---------- Supplied entries ----------

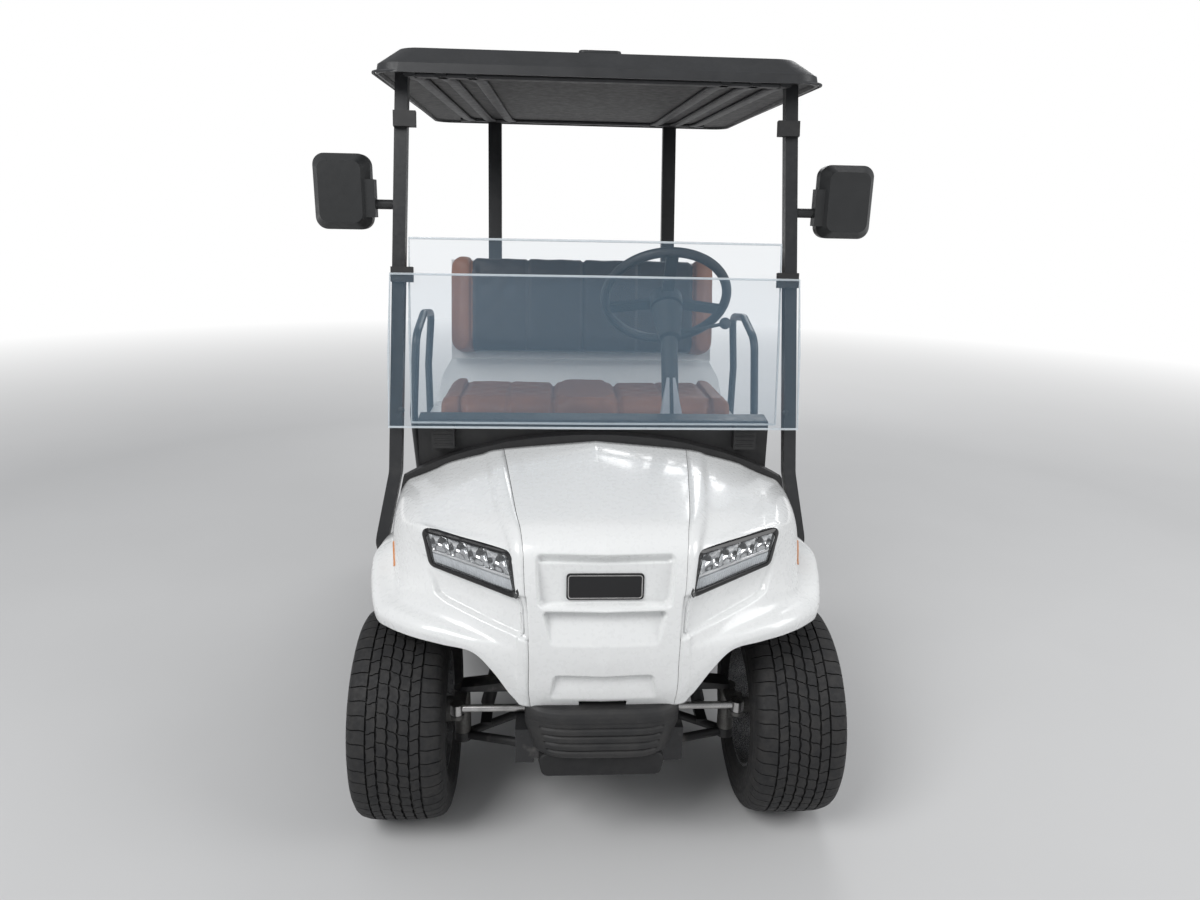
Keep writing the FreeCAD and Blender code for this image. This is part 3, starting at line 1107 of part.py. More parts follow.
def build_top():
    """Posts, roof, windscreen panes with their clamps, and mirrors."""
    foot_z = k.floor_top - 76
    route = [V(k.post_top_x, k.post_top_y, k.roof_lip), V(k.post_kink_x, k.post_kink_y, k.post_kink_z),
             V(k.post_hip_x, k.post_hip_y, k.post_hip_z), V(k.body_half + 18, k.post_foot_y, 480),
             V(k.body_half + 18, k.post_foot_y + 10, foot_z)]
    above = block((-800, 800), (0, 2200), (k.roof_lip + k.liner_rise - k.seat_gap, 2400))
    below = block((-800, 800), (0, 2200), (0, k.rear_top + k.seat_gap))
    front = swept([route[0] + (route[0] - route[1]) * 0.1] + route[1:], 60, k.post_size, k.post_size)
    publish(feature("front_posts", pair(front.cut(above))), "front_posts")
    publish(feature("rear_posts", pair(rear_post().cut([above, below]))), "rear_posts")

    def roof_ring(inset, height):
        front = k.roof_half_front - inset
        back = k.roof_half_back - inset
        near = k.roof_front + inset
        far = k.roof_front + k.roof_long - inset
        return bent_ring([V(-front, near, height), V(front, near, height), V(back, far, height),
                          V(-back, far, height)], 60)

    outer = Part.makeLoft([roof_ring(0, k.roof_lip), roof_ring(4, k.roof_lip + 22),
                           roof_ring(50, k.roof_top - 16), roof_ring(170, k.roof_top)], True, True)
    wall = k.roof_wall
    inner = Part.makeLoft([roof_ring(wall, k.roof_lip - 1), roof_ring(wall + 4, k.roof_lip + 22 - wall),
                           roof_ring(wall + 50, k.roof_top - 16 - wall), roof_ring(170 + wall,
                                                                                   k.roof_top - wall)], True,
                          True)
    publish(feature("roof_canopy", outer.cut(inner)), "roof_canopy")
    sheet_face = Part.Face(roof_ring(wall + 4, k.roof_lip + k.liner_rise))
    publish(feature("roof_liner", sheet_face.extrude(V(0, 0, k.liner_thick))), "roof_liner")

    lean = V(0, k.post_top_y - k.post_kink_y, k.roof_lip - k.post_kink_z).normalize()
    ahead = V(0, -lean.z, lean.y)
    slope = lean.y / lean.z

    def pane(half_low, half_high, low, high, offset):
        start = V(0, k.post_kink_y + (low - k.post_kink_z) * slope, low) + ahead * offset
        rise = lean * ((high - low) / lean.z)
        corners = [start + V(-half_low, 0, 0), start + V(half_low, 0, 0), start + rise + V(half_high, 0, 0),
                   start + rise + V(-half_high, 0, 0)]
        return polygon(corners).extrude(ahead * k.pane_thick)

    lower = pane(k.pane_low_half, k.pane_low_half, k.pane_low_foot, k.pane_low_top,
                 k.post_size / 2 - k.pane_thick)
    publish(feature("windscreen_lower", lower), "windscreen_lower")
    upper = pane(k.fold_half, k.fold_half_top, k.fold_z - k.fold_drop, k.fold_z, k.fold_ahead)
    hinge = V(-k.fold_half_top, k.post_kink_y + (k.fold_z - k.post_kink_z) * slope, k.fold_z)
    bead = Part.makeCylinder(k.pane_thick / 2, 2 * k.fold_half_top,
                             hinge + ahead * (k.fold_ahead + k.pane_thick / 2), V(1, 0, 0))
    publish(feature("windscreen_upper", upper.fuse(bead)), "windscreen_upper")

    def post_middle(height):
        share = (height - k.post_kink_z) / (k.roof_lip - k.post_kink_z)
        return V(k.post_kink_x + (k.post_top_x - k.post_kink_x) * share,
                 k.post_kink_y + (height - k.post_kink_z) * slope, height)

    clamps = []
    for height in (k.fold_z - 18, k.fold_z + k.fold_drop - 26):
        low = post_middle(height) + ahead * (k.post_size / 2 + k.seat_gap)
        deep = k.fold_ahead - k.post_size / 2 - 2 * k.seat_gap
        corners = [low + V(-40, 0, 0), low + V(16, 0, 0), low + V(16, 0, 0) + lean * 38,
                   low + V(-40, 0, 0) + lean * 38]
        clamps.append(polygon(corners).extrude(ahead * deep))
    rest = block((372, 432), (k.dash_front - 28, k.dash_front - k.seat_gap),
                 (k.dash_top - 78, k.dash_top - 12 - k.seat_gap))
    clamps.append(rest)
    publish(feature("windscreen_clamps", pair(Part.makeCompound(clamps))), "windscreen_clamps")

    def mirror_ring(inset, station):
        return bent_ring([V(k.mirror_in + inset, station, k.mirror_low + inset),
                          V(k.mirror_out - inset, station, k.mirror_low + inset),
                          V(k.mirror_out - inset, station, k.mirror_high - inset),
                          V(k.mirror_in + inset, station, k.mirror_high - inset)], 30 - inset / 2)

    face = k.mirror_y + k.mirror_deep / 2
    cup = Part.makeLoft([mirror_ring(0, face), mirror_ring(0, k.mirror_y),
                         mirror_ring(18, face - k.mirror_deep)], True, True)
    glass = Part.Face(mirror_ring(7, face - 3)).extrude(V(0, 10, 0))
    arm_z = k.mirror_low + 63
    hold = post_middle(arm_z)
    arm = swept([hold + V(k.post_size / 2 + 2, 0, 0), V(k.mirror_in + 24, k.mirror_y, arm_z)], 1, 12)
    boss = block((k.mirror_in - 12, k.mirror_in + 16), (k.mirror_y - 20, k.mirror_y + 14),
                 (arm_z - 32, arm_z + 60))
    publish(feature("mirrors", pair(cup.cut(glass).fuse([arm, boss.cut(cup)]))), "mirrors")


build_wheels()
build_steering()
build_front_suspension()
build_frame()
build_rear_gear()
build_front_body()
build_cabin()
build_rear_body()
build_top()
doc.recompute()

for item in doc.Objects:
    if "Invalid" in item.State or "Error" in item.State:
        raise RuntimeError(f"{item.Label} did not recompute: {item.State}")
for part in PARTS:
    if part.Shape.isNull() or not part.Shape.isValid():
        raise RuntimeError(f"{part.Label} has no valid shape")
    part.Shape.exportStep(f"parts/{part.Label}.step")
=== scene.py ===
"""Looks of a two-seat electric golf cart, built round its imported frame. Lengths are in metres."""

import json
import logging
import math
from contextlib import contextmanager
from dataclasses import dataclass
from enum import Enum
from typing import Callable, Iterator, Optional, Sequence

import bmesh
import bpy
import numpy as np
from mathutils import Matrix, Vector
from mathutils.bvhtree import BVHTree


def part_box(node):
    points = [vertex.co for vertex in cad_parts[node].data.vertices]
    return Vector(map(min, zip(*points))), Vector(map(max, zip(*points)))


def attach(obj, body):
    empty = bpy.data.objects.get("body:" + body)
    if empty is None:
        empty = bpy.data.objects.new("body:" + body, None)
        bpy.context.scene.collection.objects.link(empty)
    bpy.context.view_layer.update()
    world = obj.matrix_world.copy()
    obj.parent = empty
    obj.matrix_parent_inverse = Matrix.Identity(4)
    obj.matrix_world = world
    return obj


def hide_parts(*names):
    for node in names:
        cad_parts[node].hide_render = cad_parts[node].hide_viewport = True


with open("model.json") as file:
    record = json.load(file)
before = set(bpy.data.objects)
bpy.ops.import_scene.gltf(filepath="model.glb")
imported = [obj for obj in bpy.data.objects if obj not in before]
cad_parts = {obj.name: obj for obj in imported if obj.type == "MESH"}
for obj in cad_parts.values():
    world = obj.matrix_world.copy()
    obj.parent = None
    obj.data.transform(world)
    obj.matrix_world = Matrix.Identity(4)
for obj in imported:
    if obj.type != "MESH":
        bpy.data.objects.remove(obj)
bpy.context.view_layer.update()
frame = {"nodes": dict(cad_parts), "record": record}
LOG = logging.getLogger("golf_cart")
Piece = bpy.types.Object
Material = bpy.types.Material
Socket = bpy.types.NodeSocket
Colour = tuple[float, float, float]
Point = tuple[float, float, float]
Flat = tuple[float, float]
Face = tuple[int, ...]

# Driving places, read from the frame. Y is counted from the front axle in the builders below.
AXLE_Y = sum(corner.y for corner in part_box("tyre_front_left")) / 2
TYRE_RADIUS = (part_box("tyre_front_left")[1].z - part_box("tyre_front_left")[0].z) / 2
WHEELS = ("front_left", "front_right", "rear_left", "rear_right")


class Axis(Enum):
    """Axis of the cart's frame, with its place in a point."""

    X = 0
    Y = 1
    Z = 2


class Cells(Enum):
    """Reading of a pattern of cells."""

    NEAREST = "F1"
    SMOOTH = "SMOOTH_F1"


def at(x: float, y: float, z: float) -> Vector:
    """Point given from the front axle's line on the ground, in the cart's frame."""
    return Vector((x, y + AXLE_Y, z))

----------
---------- Supplied entries ----------

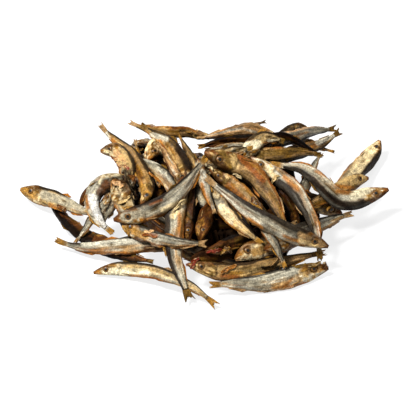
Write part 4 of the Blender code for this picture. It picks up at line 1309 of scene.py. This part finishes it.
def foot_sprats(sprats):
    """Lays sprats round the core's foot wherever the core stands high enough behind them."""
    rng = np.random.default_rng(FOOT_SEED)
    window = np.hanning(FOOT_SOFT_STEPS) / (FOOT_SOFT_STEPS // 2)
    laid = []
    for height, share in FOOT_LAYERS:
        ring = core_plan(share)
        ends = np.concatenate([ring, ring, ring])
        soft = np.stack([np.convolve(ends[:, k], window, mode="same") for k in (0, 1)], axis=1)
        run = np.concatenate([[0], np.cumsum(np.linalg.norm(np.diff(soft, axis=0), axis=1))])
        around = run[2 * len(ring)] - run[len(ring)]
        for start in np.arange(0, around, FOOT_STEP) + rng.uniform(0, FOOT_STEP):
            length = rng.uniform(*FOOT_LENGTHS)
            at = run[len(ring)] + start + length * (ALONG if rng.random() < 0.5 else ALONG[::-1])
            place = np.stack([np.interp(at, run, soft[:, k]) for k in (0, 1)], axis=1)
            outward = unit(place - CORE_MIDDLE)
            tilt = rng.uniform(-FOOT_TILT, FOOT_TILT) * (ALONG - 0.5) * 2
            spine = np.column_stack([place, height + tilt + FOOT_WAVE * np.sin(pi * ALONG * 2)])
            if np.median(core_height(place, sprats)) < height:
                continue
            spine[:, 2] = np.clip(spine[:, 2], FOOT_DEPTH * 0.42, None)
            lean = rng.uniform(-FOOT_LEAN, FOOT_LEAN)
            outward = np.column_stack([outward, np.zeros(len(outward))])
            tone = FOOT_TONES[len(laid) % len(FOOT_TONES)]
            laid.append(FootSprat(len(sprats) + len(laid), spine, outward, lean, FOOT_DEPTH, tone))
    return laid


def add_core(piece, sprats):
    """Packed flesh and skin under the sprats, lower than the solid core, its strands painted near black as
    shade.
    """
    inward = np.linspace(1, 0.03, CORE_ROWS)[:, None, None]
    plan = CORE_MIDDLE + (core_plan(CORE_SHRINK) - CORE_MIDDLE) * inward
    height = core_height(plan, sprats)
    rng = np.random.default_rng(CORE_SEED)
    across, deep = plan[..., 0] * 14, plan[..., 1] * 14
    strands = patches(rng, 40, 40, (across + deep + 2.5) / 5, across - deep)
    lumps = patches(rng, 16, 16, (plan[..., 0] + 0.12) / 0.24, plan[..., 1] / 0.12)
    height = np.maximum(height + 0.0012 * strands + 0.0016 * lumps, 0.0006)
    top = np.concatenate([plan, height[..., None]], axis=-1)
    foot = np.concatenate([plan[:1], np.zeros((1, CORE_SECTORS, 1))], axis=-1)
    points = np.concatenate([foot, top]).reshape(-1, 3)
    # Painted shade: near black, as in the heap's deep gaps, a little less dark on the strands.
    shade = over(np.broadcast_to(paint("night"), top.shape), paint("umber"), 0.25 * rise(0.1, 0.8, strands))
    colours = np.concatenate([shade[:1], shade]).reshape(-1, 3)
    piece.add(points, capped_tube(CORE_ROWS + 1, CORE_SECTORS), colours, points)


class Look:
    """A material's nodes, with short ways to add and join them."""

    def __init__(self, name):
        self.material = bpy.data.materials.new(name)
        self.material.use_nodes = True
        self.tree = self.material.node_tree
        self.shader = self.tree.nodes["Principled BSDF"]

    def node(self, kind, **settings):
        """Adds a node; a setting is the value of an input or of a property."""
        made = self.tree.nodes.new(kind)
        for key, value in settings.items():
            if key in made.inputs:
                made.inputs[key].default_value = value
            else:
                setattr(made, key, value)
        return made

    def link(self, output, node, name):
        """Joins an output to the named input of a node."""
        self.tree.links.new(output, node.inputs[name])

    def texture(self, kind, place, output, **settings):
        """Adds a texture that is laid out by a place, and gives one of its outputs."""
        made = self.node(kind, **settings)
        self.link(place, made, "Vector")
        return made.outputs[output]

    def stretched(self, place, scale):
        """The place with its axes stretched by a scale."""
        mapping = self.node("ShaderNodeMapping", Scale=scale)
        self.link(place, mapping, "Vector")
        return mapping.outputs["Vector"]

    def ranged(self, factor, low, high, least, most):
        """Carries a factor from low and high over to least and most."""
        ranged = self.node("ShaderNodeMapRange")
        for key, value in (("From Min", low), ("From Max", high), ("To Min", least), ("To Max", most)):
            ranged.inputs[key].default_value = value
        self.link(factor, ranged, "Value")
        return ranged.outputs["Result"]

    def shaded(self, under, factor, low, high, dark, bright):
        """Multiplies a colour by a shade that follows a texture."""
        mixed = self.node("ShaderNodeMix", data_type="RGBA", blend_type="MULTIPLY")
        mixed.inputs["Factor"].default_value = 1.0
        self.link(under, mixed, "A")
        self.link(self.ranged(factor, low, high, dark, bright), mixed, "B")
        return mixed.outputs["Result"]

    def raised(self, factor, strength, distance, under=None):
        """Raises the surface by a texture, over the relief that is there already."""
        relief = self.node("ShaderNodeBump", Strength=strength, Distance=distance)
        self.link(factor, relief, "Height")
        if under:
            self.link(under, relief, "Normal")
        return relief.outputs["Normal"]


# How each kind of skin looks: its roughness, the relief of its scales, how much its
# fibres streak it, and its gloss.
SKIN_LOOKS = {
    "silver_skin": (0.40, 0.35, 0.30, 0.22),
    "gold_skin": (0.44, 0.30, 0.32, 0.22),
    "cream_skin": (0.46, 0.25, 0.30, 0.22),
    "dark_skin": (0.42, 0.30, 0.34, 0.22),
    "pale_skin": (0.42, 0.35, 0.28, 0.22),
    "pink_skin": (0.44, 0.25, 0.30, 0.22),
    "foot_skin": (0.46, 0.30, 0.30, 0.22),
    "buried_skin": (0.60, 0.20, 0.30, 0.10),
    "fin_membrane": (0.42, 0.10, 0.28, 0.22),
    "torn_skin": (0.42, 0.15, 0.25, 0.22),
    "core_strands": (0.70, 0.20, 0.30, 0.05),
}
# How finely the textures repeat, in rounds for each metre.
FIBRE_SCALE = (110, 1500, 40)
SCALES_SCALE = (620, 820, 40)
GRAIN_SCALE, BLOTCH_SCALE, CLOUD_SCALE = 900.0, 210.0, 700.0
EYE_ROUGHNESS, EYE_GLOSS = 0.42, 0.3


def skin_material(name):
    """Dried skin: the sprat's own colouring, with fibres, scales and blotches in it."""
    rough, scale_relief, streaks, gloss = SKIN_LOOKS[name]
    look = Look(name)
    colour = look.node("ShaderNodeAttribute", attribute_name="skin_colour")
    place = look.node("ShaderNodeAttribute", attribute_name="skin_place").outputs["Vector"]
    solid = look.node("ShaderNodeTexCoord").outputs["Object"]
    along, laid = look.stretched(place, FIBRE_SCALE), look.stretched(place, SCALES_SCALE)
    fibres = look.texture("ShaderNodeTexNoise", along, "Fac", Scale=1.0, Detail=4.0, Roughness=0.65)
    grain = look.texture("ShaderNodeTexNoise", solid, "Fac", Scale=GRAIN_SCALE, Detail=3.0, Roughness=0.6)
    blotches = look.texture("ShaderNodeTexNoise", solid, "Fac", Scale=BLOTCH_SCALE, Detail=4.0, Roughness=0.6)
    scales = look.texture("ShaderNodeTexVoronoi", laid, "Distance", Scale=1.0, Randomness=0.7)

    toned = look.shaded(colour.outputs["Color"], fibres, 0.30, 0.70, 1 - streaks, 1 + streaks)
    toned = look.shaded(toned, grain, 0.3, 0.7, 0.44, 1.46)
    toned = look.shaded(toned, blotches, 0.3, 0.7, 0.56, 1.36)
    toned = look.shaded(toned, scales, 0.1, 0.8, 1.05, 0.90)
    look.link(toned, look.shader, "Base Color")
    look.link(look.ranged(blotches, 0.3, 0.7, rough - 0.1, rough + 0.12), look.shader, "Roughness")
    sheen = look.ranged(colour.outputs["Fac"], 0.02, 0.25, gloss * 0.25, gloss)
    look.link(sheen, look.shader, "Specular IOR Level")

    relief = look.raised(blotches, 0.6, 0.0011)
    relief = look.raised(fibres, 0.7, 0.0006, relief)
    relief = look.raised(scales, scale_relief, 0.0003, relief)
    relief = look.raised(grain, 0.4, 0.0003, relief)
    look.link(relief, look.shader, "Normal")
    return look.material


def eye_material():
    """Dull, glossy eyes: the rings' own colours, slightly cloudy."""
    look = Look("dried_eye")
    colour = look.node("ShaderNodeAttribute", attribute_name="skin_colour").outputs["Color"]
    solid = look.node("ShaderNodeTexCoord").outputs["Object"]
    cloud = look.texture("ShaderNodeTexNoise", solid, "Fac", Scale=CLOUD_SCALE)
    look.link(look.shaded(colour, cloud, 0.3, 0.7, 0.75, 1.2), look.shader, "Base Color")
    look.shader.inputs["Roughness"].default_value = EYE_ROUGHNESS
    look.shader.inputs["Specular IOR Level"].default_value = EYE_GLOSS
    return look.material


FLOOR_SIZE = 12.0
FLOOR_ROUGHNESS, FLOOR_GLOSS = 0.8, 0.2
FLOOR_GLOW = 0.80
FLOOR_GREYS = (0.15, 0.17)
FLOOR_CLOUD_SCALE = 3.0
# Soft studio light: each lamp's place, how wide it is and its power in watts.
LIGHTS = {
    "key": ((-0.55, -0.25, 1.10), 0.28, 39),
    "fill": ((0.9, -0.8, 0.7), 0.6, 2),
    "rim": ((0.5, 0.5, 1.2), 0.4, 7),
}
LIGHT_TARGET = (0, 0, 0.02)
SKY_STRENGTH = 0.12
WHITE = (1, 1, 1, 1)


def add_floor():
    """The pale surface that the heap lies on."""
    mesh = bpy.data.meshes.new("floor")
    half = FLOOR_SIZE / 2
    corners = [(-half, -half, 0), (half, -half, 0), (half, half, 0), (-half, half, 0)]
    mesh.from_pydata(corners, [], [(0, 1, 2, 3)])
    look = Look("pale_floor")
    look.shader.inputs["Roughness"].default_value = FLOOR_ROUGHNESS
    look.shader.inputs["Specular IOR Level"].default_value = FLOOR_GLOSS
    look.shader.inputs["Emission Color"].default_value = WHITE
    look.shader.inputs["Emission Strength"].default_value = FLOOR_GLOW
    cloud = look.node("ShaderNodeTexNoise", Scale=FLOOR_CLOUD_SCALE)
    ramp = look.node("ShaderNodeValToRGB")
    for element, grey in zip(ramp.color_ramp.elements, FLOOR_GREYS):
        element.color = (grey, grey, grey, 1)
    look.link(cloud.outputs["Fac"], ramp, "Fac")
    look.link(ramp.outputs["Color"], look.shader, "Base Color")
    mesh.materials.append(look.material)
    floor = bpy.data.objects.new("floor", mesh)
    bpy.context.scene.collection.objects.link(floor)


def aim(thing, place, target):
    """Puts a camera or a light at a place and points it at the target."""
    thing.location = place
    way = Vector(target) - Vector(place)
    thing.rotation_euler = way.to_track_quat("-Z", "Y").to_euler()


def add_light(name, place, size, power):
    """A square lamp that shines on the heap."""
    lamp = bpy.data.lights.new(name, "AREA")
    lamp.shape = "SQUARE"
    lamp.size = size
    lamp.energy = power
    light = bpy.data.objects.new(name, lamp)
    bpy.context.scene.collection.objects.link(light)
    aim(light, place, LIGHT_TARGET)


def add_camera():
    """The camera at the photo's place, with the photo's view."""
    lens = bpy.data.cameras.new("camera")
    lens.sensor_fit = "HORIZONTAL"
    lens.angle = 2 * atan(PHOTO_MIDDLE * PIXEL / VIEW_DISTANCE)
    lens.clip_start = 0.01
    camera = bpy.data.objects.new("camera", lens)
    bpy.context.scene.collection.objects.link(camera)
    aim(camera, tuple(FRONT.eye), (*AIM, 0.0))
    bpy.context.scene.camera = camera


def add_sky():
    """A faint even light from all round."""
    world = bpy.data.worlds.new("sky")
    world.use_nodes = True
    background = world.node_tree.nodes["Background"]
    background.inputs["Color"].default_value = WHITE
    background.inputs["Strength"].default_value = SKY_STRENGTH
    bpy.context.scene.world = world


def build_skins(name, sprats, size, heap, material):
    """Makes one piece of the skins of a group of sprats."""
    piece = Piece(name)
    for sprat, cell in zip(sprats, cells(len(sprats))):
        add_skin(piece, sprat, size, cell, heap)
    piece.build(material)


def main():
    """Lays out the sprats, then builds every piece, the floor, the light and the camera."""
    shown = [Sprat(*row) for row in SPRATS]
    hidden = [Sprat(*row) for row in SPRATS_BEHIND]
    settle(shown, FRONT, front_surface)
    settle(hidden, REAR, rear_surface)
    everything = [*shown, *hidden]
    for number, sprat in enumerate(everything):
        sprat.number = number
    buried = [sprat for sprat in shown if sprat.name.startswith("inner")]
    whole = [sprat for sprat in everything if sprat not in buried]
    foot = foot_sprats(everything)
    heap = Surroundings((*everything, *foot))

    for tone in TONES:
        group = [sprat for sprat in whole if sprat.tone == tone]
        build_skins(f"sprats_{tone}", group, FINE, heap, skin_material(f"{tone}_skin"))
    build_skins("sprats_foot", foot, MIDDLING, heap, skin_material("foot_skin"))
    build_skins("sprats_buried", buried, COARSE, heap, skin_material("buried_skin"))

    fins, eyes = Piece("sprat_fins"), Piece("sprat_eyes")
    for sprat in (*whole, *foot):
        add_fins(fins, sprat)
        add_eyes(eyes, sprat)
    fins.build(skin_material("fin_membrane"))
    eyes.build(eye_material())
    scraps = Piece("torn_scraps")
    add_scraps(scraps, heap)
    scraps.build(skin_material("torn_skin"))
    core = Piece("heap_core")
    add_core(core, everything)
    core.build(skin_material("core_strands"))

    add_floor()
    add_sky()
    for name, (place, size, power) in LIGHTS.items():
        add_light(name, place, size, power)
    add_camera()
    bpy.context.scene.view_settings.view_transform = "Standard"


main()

----------

Provide the number of lines in these entries that hold the word "imported", without any accompanying text.

## Solution to the exercise
4